__REQUEST__
Copy every line from the data below in which the string "import" can be found.

-- START OF MATERIAL --

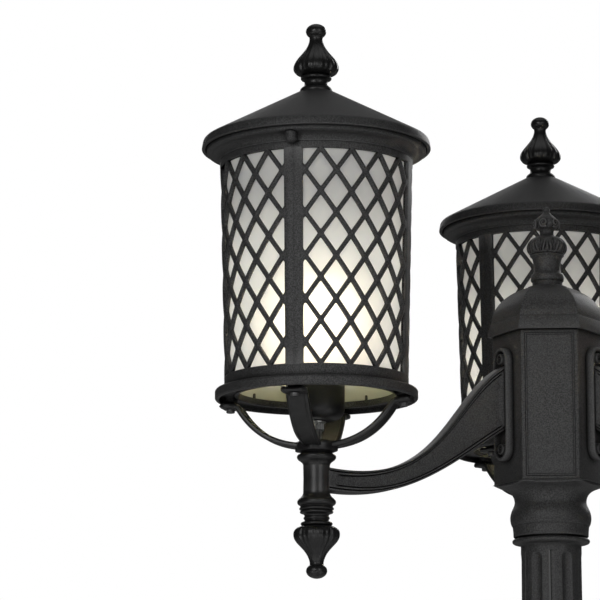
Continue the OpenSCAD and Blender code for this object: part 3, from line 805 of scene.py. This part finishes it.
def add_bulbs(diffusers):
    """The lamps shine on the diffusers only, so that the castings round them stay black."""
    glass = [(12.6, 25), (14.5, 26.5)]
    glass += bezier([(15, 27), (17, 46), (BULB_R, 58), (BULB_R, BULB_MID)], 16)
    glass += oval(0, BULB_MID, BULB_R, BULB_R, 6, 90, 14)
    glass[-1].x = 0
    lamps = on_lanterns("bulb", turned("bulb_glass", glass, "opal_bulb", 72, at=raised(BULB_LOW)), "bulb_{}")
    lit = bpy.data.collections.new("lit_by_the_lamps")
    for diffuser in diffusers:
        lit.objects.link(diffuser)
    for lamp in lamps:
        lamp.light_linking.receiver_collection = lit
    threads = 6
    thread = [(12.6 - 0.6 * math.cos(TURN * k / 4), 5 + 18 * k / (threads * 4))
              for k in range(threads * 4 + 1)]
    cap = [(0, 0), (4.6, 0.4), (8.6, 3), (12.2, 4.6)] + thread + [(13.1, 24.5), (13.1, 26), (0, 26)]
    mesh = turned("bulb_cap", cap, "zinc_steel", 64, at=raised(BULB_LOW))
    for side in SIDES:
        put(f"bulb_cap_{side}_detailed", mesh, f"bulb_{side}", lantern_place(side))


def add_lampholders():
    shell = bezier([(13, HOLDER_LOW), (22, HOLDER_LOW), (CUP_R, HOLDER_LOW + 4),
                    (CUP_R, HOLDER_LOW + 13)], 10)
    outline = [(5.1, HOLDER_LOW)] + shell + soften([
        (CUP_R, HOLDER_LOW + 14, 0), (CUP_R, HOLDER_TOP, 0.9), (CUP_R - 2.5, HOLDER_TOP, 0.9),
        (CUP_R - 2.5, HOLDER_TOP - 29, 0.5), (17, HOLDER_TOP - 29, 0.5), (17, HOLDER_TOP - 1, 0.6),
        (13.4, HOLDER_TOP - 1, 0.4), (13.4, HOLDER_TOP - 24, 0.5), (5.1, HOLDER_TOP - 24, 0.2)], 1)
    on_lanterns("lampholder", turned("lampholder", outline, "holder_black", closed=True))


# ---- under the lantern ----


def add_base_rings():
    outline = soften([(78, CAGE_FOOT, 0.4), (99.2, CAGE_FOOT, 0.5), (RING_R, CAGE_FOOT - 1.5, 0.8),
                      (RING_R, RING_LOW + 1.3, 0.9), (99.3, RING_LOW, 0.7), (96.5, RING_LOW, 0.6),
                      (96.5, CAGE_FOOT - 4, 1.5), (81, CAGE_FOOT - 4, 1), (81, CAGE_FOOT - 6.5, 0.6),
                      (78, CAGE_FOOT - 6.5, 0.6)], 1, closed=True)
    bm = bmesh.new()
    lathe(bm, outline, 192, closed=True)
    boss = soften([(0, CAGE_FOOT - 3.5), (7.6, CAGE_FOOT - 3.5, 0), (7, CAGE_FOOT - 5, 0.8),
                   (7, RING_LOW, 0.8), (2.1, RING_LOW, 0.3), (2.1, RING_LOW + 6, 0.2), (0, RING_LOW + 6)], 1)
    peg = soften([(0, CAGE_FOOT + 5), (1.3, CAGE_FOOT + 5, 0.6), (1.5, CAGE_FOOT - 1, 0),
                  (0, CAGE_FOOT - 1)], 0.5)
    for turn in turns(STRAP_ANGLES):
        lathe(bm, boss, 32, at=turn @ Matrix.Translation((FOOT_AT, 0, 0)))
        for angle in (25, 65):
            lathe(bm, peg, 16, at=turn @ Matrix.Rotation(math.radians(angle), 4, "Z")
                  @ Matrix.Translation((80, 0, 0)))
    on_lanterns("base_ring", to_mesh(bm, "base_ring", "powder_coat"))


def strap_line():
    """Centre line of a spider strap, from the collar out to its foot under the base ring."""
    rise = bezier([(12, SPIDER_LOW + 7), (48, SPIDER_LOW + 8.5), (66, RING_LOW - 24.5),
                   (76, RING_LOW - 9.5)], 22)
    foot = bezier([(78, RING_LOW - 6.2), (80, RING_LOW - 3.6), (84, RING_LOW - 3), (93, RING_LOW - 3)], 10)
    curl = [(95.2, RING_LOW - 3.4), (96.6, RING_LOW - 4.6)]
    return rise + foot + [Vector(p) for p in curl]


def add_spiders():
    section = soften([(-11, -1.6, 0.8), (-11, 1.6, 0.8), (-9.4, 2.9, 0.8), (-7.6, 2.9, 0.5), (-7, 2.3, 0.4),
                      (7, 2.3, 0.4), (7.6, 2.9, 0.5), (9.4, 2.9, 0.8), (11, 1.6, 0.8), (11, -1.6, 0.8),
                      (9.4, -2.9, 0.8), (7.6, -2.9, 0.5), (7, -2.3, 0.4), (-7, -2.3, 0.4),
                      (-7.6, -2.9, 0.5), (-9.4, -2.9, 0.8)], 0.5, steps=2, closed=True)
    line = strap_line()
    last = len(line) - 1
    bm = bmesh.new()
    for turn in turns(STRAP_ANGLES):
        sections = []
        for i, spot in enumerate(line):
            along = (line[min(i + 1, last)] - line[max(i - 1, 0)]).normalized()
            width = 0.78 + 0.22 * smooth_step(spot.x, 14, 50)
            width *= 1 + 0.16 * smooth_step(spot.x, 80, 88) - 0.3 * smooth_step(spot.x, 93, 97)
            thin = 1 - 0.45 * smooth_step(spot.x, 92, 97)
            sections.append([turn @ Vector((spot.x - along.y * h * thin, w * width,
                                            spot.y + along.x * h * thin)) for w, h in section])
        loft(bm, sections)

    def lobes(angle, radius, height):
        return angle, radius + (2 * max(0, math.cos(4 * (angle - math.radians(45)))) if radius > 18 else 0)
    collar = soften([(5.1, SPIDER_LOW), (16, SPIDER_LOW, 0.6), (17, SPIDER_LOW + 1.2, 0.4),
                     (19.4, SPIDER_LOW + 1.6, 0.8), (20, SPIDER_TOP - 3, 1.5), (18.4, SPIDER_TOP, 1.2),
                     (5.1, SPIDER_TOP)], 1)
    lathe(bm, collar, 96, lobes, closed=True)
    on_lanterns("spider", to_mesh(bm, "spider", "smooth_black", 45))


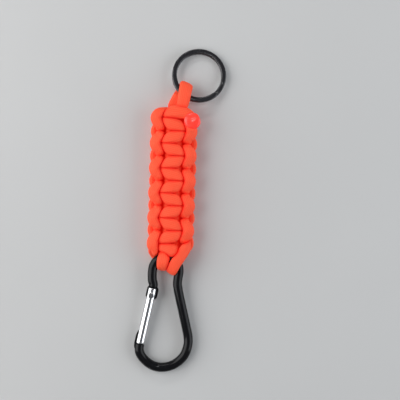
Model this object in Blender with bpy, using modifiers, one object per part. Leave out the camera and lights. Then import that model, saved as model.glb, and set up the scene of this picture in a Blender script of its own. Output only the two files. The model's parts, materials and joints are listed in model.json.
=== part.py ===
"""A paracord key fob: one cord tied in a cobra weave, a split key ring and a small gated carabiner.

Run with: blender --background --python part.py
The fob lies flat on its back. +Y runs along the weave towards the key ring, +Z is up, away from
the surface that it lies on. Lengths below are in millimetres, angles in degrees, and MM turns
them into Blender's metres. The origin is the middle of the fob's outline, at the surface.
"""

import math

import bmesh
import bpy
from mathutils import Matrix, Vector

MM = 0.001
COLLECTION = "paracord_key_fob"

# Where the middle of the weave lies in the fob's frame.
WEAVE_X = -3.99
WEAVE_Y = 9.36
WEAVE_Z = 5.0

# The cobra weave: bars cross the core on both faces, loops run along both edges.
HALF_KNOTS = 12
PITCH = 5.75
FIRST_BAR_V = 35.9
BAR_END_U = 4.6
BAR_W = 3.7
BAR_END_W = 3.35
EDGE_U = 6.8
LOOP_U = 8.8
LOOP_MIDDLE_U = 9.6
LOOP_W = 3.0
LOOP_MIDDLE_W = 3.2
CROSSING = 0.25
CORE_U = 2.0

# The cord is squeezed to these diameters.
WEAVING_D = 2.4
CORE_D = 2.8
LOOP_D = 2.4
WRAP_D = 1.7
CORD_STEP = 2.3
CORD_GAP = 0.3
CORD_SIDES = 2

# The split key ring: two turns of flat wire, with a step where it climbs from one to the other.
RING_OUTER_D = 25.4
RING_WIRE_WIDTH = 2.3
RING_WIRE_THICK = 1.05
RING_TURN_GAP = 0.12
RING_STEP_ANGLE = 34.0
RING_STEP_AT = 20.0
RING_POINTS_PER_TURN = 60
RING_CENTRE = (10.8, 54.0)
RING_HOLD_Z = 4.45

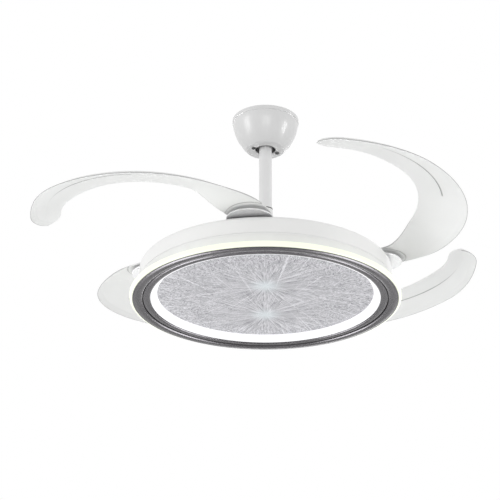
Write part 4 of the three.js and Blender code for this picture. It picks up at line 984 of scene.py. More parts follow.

-- END OF MATERIAL --

__CORRECT RESPONSE__
Model this object in Blender with bpy, using modifiers, one object per part. Leave out the camera and lights. Then import that model, saved as model.glb, and set up the scene of this picture in a Blender script of its own. Output only the two files. The model's parts, materials and joints are listed in model.json.
import math
import bmesh
import bpy
from mathutils import Matrix, Vector